■ Given exercise
Keep to the lines between the one holding "thread_count = 2" and the one holding "obj.data.transform(world)", inclusive, and write them out exactly.

━━━━━ Material for this task ━━━━━

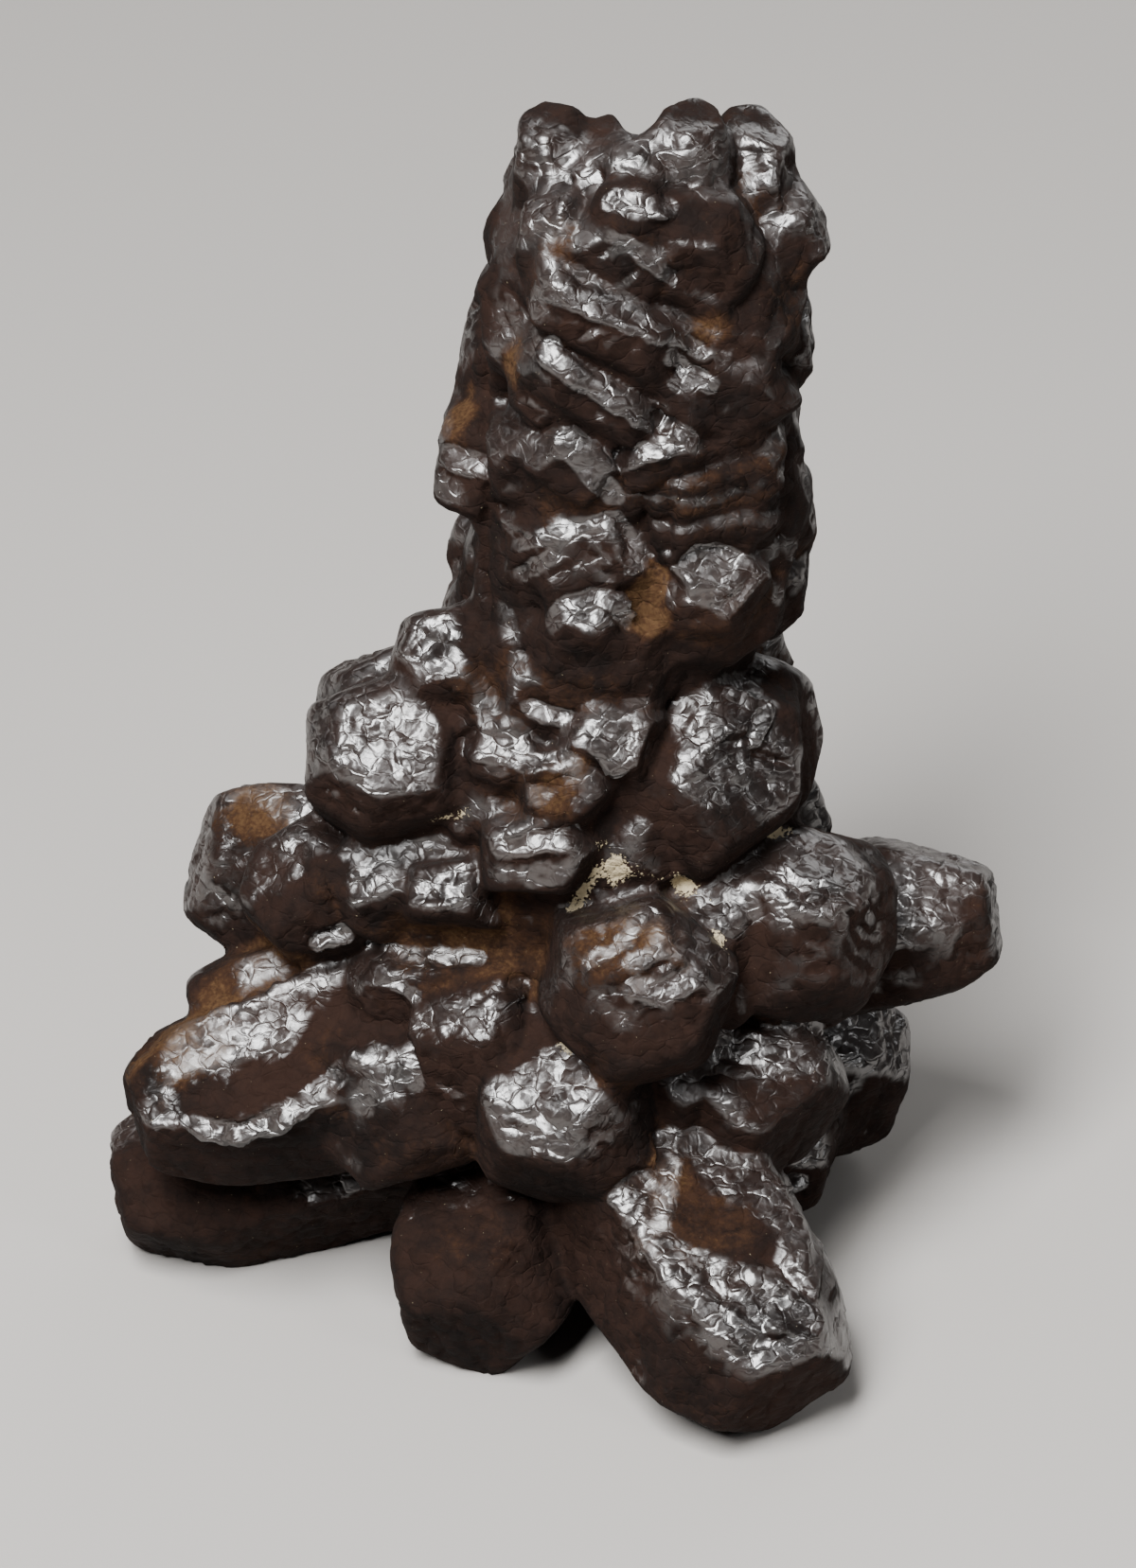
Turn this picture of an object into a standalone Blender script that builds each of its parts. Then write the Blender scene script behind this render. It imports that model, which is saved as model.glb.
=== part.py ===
"""An iron oxide concretion: a stubby stalk of fused crystal blocks standing on a star of larger ones.

The stone grew as one piece, so it is one solid. Each crystal block is a rounded many-sided prism that
runs from a root inside the stone to a flat end face outside it. All the blocks are fused to one skin.
"""

import math
import zlib
from collections import namedtuple

import bpy
import numpy as np

MM = 0.001

# Driving dimensions, in millimetres
SKIN_CELL = 0.5
GROUND_REACH = 60

# The share of the skin's triangles that stay, and the steps of a crystal's grid round it and along it
SKIN_KEPT = 0.1
RING_STEPS = 36
POLE_STEPS = 26

STONE_COLOUR = (0.03, 0.018, 0.013, 1)
STONE_ROUGHNESS = 0.38

# How a crystal is cut: the flat faces stand off its middle by these shares of its half size
BEVEL_STAND_OFF = 1.16
FACE_JITTER = 0.10
EDGE_SHARPNESS = 32

Crystal = namedtuple("Crystal", "name root tip width height roll sides taper", defaults=[0])

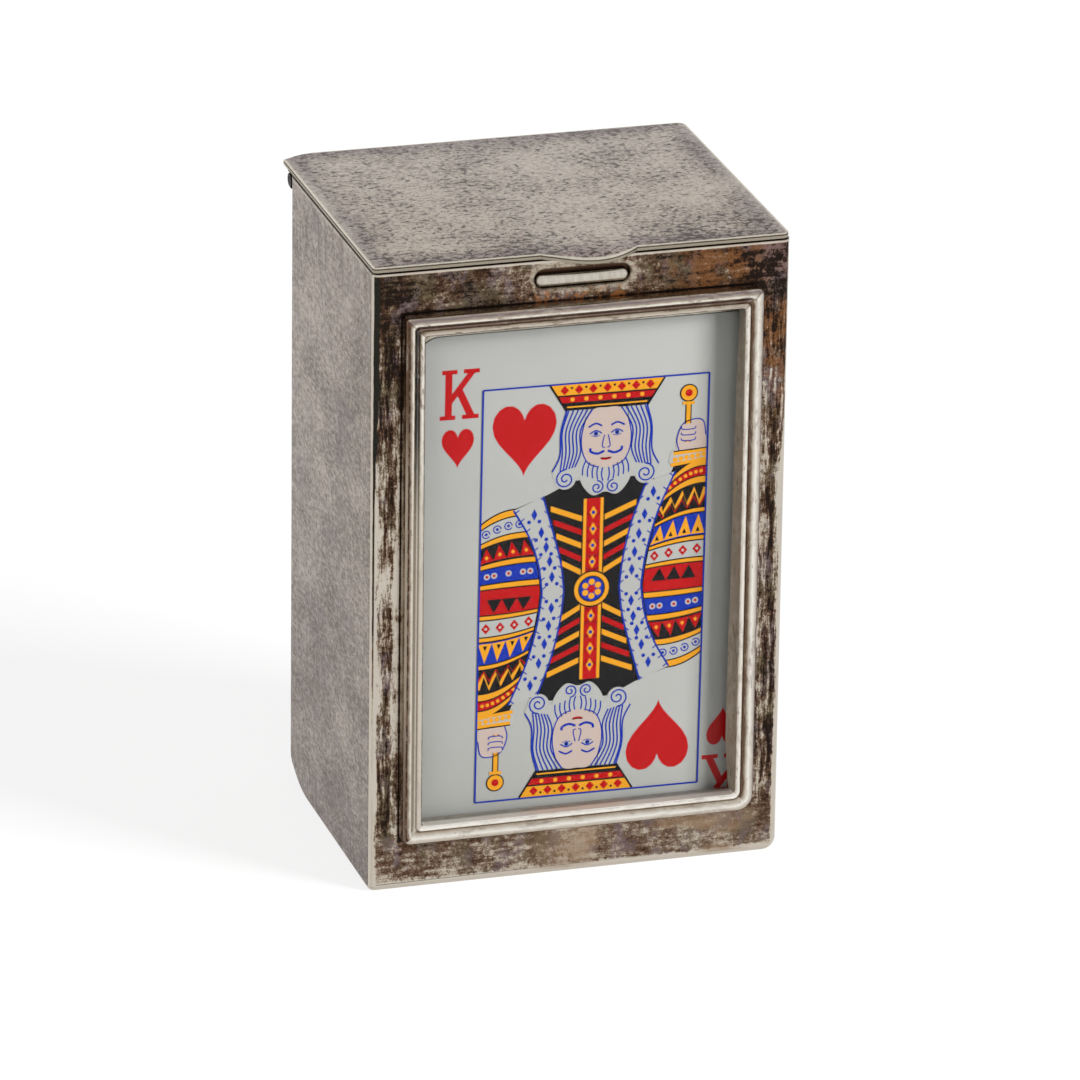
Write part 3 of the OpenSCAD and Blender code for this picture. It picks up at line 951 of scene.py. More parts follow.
def turnFoot():
    # gives the rounded foot its own radius on the left, right and rear
    data = bpy.context.object.data
    even = caseShape["footRadius"]
    rear = caseShape["rearRadius"]
    inX = halfWidth - rear
    inY = backY - rear
    wornFrom = backY - caseShape["wornFoot"]
    for step in range(caseShape["wornCuts"]):
        scoreAt((0, wornFrom + (inY - wornFrom) * step / caseShape["wornCuts"], 0), (0, 1, 0))
    for vert in bmesh.from_edit_mesh(data).verts:
        spot = vert.co
        if spot.z > even + 0.01 * mm:
            continue
        way = Vector((spot.x - max(-inX, min(inX, spot.x)), max(0, spot.y - inY), 0))
        if way.length < 0.001 * mm or way.length < rear - even - 0.01 * mm:
            continue
        depth = rear - way.length
        way.normalize()
        side = caseShape["footLeft"] if way.x < 0 else caseShape["footRight"]
        toRear = min(1, way.y / caseShape["footTurn"])
        if way.x < 0:
            worn = min(1, max(0, (spot.y - wornFrom) / (inY - wornFrom)))
            toRear = max(toRear, worn**2)
        radius = side + (caseShape["footRear"] - side) * toRear
        rise = side + (caseShape["footRearRise"] - side) * toRear
        share = radius / even
        spot.x -= way.x * depth * (share - 1)
        spot.y -= way.y * depth * (share - 1)
        spot.z *= rise / even
    bmesh.update_edit_mesh(data)


def caseBlank(name):
    # the outside of the case as a closed block with all its edges rounded
    low = Vector((-halfWidth, frontY, 0))
    high = Vector((halfWidth, backY, rimZ))
    piece = addBlock(name, low, high)
    openEdit(piece)
    roundEdges(
        caseShape["rearRadius"],
        caseShape["rearSteps"],
        lambda e: runsAlong(e, 2) and near(edgeMiddle(e).y, backY),
    )
    roundEdges(
        caseShape["footRadius"],
        caseShape["footSteps"],
        lambda e: isLevelWith(e, 2, 0) and not isLevelWith(e, 1, frontY),
    )
    turnFoot()
    roundEdges(
        caseShape["frontRadius"],
        caseShape["frontSteps"],
        lambda e: isLevelWith(e, 1, frontY) and not isLevelWith(e, 2, rimZ),
    )
    return piece


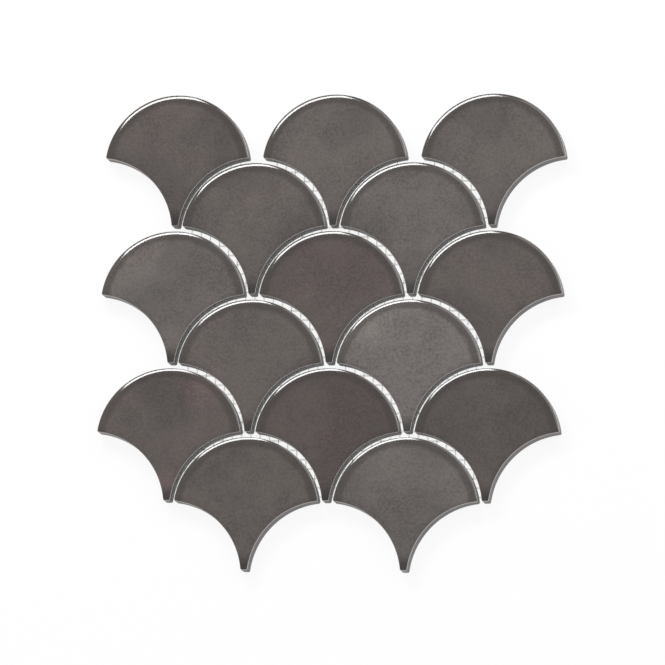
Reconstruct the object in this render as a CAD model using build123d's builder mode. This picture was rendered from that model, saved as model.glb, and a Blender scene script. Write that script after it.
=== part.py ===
from build123d import *
import math
import os

os.makedirs("parts", exist_ok=True)

# Sizes in millimetres. X runs across the rows, Y from the points to the round heads, Z out of the face.

# one chip: a round head, two hollow sides that fit the heads below, and a cut-off point
chip_thickness = 10.0
head_radius = 39.0
hollow_radius = 41.05
hollow_center_x = 42.7
hollow_center_y = -36.1
point_cut_y = -32.0
wing_corner_radius = 0.9
point_corner_bevel = 0.5
face_edge_bevel = 0.7

# the pattern of the sheet
column_pitch = 85.3
row_pitch = 36.95
row_names = ["row1", "row2", "row3", "row4", "row5", "row6"]
wide_row = {"left": -1.0, "middle": 0.0, "right": 1.0}
narrow_row = {"left": -0.5, "right": 0.5}

# the glass-fibre net that the chips are glued to
thread_pitch = 5.0
thread_width = 1.0
thread_thickness = 0.2
net_inset = 2.0
joint_reach = 2.2
shortest_thread = 8.0

chip_foot = 2 * thread_thickness
sheet_top = head_radius
sheet_bottom = point_cut_y - (len(row_names) - 1) * row_pitch
sheet_center_y = (sheet_top + sheet_bottom) / 2
half_size = max(column_pitch + head_radius, sheet_top - sheet_center_y)

chips = []
for row_index, row_name in enumerate(row_names):
    columns = wide_row if row_index % 2 == 0 else narrow_row
    for side_name, column in columns.items():
        chip_x = column * column_pitch
        chip_y = -row_index * row_pitch - sheet_center_y
        chips.append((row_name, side_name, chip_x, chip_y))


# One chip, with the centre of its head arc on the Z axis.
with BuildPart() as chip:
    with BuildSketch(Plane.XY.offset(chip_foot)) as chip_outline:
        Circle(head_radius)
        with Locations((-hollow_center_x, hollow_center_y), (hollow_center_x, hollow_center_y)):
            Circle(hollow_radius, mode=Mode.SUBTRACT)
        with Locations((0, point_cut_y)):
            Rectangle(column_pitch, row_pitch, align=(Align.CENTER, Align.MAX), mode=Mode.SUBTRACT)
        chamfer(chip_outline.vertices().group_by(Axis.Y)[0], point_corner_bevel)
        fillet(chip_outline.vertices().group_by(Axis.Y)[-1], wing_corner_radius)
    extrude(amount=chip_thickness)
    face_edges = chip.faces().sort_by(Axis.Z)[-1].edges()
    chamfer(face_edges, face_edge_bevel)

for row_name, side_name, chip_x, chip_y in chips:
    with BuildPart() as tile:
        with Locations((chip_x, chip_y, 0)):
            add(chip.part)
    node_name = "tile_" + row_name + "_" + side_name
    tile.part.label = node_name
    export_step(tile.part, "parts/" + node_name + ".step")


# Where a straight line crosses the chips, each grown by the given margin, as (start, end, chip's number).
def spans_under_chips(line_at, lengthwise, margin):
    head = head_radius + margin
    hollow = hollow_radius - margin
    point = point_cut_y - margin
    spans = []
    for chip_number, (_, _, chip_x, chip_y) in enumerate(chips):
        offset = line_at - (chip_x if lengthwise else chip_y)
        if abs(offset) >= head or (not lengthwise and offset < point):
            continue
        half_chord = math.sqrt(head**2 - offset**2)
        low = max(-half_chord, point) if lengthwise else -half_chord
        stretches = [(low, half_chord)]
        for side in (-1, 1):
            hollow_x = side * hollow_center_x
            hollow_across = offset - (hollow_x if lengthwise else hollow_center_y)
            hollow_along = hollow_center_y if lengthwise else hollow_x
            if abs(hollow_across) >= hollow:
                continue
            reach = math.sqrt(hollow**2 - hollow_across**2)
            before = [(start, min(end, hollow_along - reach)) for start, end in stretches]
            after = [(max(start, hollow_along + reach), end) for start, end in stretches]
            stretches = [(start, end) for start, end in before + after if end > start]
        chip_along = chip_y if lengthwise else chip_x
        spans += [(chip_along + start, chip_along + end, chip_number) for start, end in stretches]
    return sorted(spans)


# A thread crosses the joint between two chips and stops short of the sheet's free edges.
def thread_runs(line_at, lengthwise):
    near = spans_under_chips(line_at, lengthwise, joint_reach)
    merged = []
    last_chip = None
    for start, end, chip_number in spans_under_chips(line_at, lengthwise, 0):
        if merged and chip_number != last_chip:
            gap_middle = (merged[-1][1] + start) / 2
            reached = {number for low, high, number in near if low <= gap_middle <= high}
            joined = {last_chip, chip_number} <= reached
        else:
            joined = False
        if joined:
            merged[-1] = (merged[-1][0], end)
        else:
            merged.append((start, end))
        last_chip = chip_number
    covered = spans_under_chips(line_at, lengthwise, -net_inset)
    runs = []
    for low, high in merged:
        inside = [span for span in covered if low <= span[0] and span[1] <= high]
        if inside and inside[-1][1] - inside[0][0] > shortest_thread:
            runs.append((inside[0][0], max(span[1] for span in inside)))
    return runs


thread_count = 2 * math.ceil(half_size / thread_pitch)
thread_lines = [(index + 0.5) * thread_pitch for index in range(-thread_count // 2, thread_count // 2)]

with BuildPart() as net_weft_threads:
    with BuildSketch():
        for line_y in thread_lines:
            for start, end in thread_runs(line_y, lengthwise=False):
                with Locations(((start + end) / 2, line_y)):
                    Rectangle(end - start, thread_width)
    extrude(amount=thread_thickness)
net_weft_threads.part.label = "net_weft_threads"
export_step(net_weft_threads.part, "parts/net_weft_threads.step")

with BuildPart() as net_warp_threads:
    with BuildSketch(Plane.XY.offset(thread_thickness)):
        for line_x in thread_lines:
            for start, end in thread_runs(line_x, lengthwise=True):
                with Locations((line_x, (start + end) / 2)):
                    Rectangle(thread_width, end - start)
    extrude(amount=thread_thickness)
net_warp_threads.part.label = "net_warp_threads"
export_step(net_warp_threads.part, "parts/net_warp_threads.step")
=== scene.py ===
import bpy
import bmesh
import math
from mathutils import Matrix, Vector


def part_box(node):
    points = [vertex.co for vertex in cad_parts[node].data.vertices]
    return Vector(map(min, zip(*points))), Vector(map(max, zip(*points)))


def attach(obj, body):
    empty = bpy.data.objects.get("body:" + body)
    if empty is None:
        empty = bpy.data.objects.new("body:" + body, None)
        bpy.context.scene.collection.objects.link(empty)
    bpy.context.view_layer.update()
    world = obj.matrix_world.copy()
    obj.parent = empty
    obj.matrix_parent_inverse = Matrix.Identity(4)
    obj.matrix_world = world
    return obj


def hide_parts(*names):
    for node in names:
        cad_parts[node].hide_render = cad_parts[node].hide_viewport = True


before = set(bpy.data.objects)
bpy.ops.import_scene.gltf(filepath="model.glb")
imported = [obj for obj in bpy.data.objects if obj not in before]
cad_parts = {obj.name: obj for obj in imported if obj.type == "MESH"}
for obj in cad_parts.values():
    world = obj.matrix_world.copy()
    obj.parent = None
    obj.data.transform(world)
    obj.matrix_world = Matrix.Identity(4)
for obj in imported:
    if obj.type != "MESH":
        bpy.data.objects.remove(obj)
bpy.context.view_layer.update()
mm = 0.001
print("frame loaded:", len(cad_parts), "nodes")


# helpers for node trees

def addNode(tree, kind, inputs=None, **settings):
    node = tree.nodes.new(kind)
    for key, value in settings.items():
        setattr(node, key, value)
    for key, value in (inputs or {}).items():
        if isinstance(value, bpy.types.NodeSocket):
            tree.links.new(value, node.inputs[key])
        else:
            node.inputs[key].default_value = value
    return node


def calc(tree, operation, first, second=None, third=None):
    values = {index: value for index, value in enumerate((first, second, third)) if value is not None}
    return addNode(tree, "ShaderNodeMath", values, operation=operation).outputs[0]


def fade(tree, value, low, high):  # 0 at low, 1 at high, smooth between
    ends = {"Value": value, "From Min": low, "From Max": high}
    return addNode(tree, "ShaderNodeMapRange", ends, interpolation_type="SMOOTHSTEP").outputs["Result"]


def mixColor(tree, factor, first, second, blend="MIX"):
    node = addNode(tree, "ShaderNodeMix", data_type="RGBA", blend_type=blend)
    for name, value in (("Factor_Float", factor), ("A_Color", first), ("B_Color", second)):
        socket = next(item for item in node.inputs if item.identifier == name)
        if isinstance(value, bpy.types.NodeSocket):
            tree.links.new(value, socket)
        else:
            socket.default_value = value
    return next(item for item in node.outputs if item.identifier == "Result_Color")


def newMaterial(name):
    material = bpy.data.materials.new(name)
    material.use_nodes = True
    tree = material.node_tree
    tree.nodes.clear()
    shader = addNode(tree, "ShaderNodeBsdfPrincipled")
    output = addNode(tree, "ShaderNodeOutputMaterial")
    tree.links.new(shader.outputs["BSDF"], output.inputs["Surface"])
    return material, tree, shader


def newGeometryTree(name, sizes):  # takes a geometry, its sizes as numbers, and a material
    tree = bpy.data.node_groups.new(name, "GeometryNodeTree")
    tree.interface.new_socket("Geometry", in_out="INPUT", socket_type="NodeSocketGeometry")
    tree.interface.new_socket("Geometry", in_out="OUTPUT", socket_type="NodeSocketGeometry")
    for label in sizes:
        tree.interface.new_socket(label, in_out="INPUT", socket_type="NodeSocketFloat")
    tree.interface.new_socket("Material", in_out="INPUT", socket_type="NodeSocketMaterial")
    return tree, tree.nodes.new("NodeGroupInput"), tree.nodes.new("NodeGroupOutput")


def runTree(name, baseMesh, tree, values):  # gives the tree's result as a plain mesh object
    holder = bpy.data.objects.new(name + "Base", baseMesh)
    bpy.context.scene.collection.objects.link(holder)
    modifier = holder.modifiers.new("nodes", "NODES")
    modifier.node_group = tree
    sockets = {item.name: item.identifier for item in tree.interface.items_tree if item.in_out == "INPUT"}
    for label, value in values.items():
        modifier[sockets[label]] = value
    depsgraph = bpy.context.evaluated_depsgraph_get()
    mesh = bpy.data.meshes.new_from_object(holder.evaluated_get(depsgraph), depsgraph=depsgraph)
    bpy.data.objects.remove(holder)
    mesh.name = name
    piece = bpy.data.objects.new(name, mesh)
    bpy.context.scene.collection.objects.link(piece)
    return piece


# one fan chip, in millimetres from the centre of its head arc
chip = {
    "headRadius": 39.0,
    "hollowRadius": 41.05,
    "hollowCenter": (42.7, -36.1),
    "pointCut": -32.0,
    "cornerRadius": 0.9,
    "footHeight": 0.4,
    "faceHeight": 10.4,
    "footRound": 0.25,
    "arrisRadius": 0.35,
    "cushionRadius": 8.0,
    "rimSlope": 24.0,
    "cornerEase": 1.2,
    "outlineStep": 0.8,
    "fewestSteps": 6,
    "footRings": 3,
    "wallRings": 5,
    "arrisRings": 4,
    "faceRings": 30,
    "faceMiddle": (0.0, 8.0),
}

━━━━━

■ Solution to this task
thread_count = 2 * math.ceil(half_size / thread_pitch)
thread_lines = [(index + 0.5) * thread_pitch for index in range(-thread_count // 2, thread_count // 2)]

with BuildPart() as net_weft_threads:
    with BuildSketch():
        for line_y in thread_lines:
            for start, end in thread_runs(line_y, lengthwise=False):
                with Locations(((start + end) / 2, line_y)):
                    Rectangle(end - start, thread_width)
    extrude(amount=thread_thickness)
net_weft_threads.part.label = "net_weft_threads"
export_step(net_weft_threads.part, "parts/net_weft_threads.step")

with BuildPart() as net_warp_threads:
    with BuildSketch(Plane.XY.offset(thread_thickness)):
        for line_x in thread_lines:
            for start, end in thread_runs(line_x, lengthwise=True):
                with Locations((line_x, (start + end) / 2)):
                    Rectangle(thread_width, end - start)
    extrude(amount=thread_thickness)
net_warp_threads.part.label = "net_warp_threads"
export_step(net_warp_threads.part, "parts/net_warp_threads.step")
=== scene.py ===
import bpy
import bmesh
import math
from mathutils import Matrix, Vector


def part_box(node):
    points = [vertex.co for vertex in cad_parts[node].data.vertices]
    return Vector(map(min, zip(*points))), Vector(map(max, zip(*points)))


def attach(obj, body):
    empty = bpy.data.objects.get("body:" + body)
    if empty is None:
        empty = bpy.data.objects.new("body:" + body, None)
        bpy.context.scene.collection.objects.link(empty)
    bpy.context.view_layer.update()
    world = obj.matrix_world.copy()
    obj.parent = empty
    obj.matrix_parent_inverse = Matrix.Identity(4)
    obj.matrix_world = world
    return obj


def hide_parts(*names):
    for node in names:
        cad_parts[node].hide_render = cad_parts[node].hide_viewport = True


before = set(bpy.data.objects)
bpy.ops.import_scene.gltf(filepath="model.glb")
imported = [obj for obj in bpy.data.objects if obj not in before]
cad_parts = {obj.name: obj for obj in imported if obj.type == "MESH"}
for obj in cad_parts.values():
    world = obj.matrix_world.copy()
    obj.parent = None
    obj.data.transform(world)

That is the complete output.